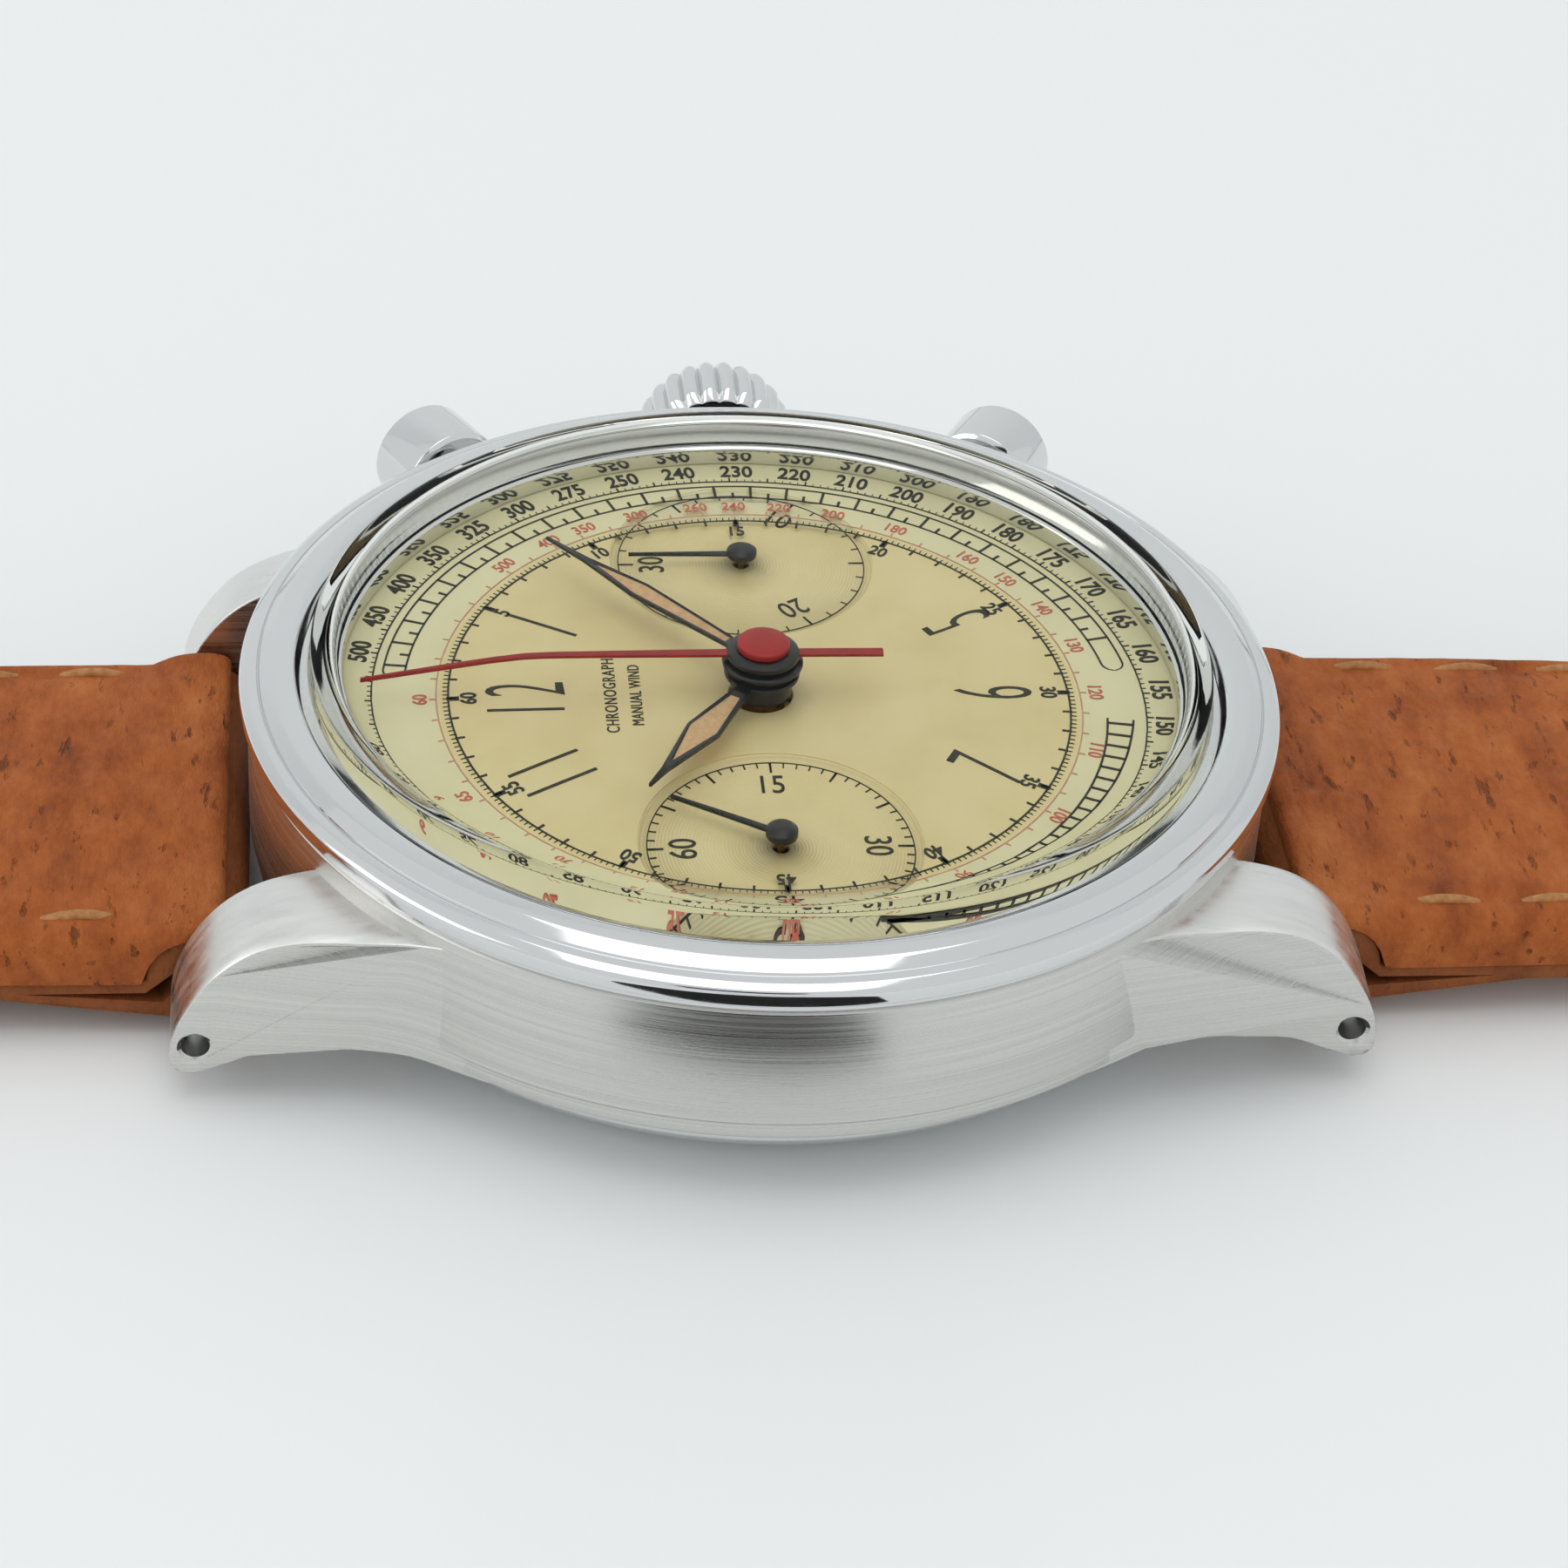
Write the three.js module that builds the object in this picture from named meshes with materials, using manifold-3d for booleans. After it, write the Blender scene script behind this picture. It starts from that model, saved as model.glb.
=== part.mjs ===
// A steel chronograph wristwatch on a leather strap, in millimetres.
// +Z points out of the dial, +Y to 12 o'clock, +X to 3 o'clock and the crown.
// The origin is the centre of the flat case back, on which the watch rests.
import * as THREE from "three";
import { mergeVertices } from "three/addons/utils/BufferGeometryUtils.js";
import Module from "manifold-3d";

const wasm = await Module();
wasm.setup();

// ---- driving dimensions ----
const RUNNING = 0.06; // radial clearance of a turning or sliding fit
const FIT = 0.05; // gap round a fixed piece in its seat
const RIM_Z = 2.3; // underside of the case middle
const GROOVE_Z = 8; // joint between case middle and bezel
const CASE_RADIUS = 18.45;
const CASE_BORE = CASE_RADIUS - 2.7; // radius of the hole through the case middle
const BEZEL_RADIUS = CASE_RADIUS + 0.3;
const BEZEL_HEIGHT = 1.65;
const CRYSTAL_RADIUS = CASE_BORE + 0.45;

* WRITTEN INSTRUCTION
Copy the material above back out, exactly as written.

* ANSWER
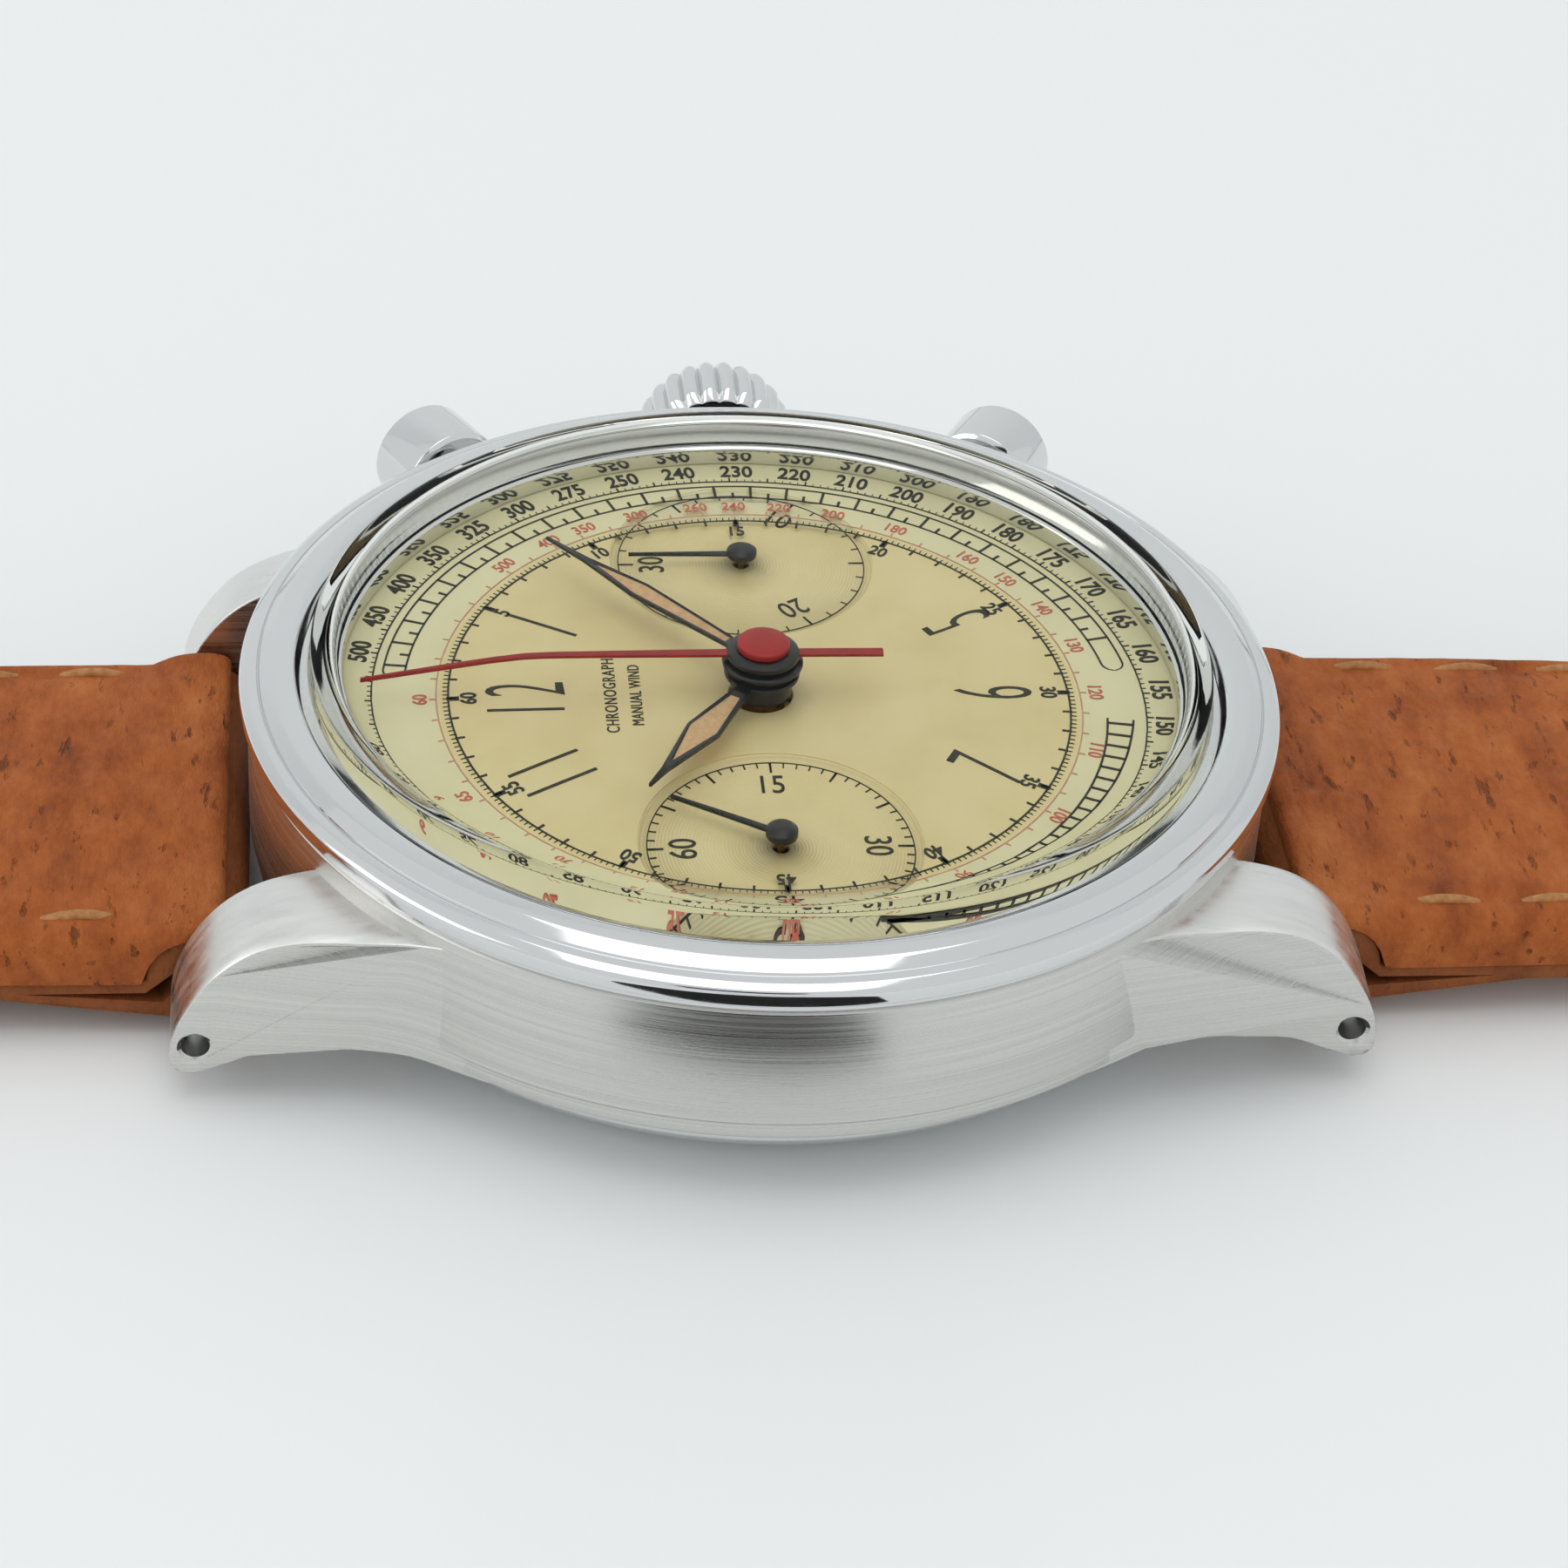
Write the three.js module that builds the object in this picture from named meshes with materials, using manifold-3d for booleans. After it, write the Blender scene script behind this picture. It starts from that model, saved as model.glb.
=== part.mjs ===
// A steel chronograph wristwatch on a leather strap, in millimetres.
// +Z points out of the dial, +Y to 12 o'clock, +X to 3 o'clock and the crown.
// The origin is the centre of the flat case back, on which the watch rests.
import * as THREE from "three";
import { mergeVertices } from "three/addons/utils/BufferGeometryUtils.js";
import Module from "manifold-3d";

const wasm = await Module();
wasm.setup();

// ---- driving dimensions ----
const RUNNING = 0.06; // radial clearance of a turning or sliding fit
const FIT = 0.05; // gap round a fixed piece in its seat
const RIM_Z = 2.3; // underside of the case middle
const GROOVE_Z = 8; // joint between case middle and bezel
const CASE_RADIUS = 18.45;
const CASE_BORE = CASE_RADIUS - 2.7; // radius of the hole through the case middle
const BEZEL_RADIUS = CASE_RADIUS + 0.3;
const BEZEL_HEIGHT = 1.65;
const CRYSTAL_RADIUS = CASE_BORE + 0.45;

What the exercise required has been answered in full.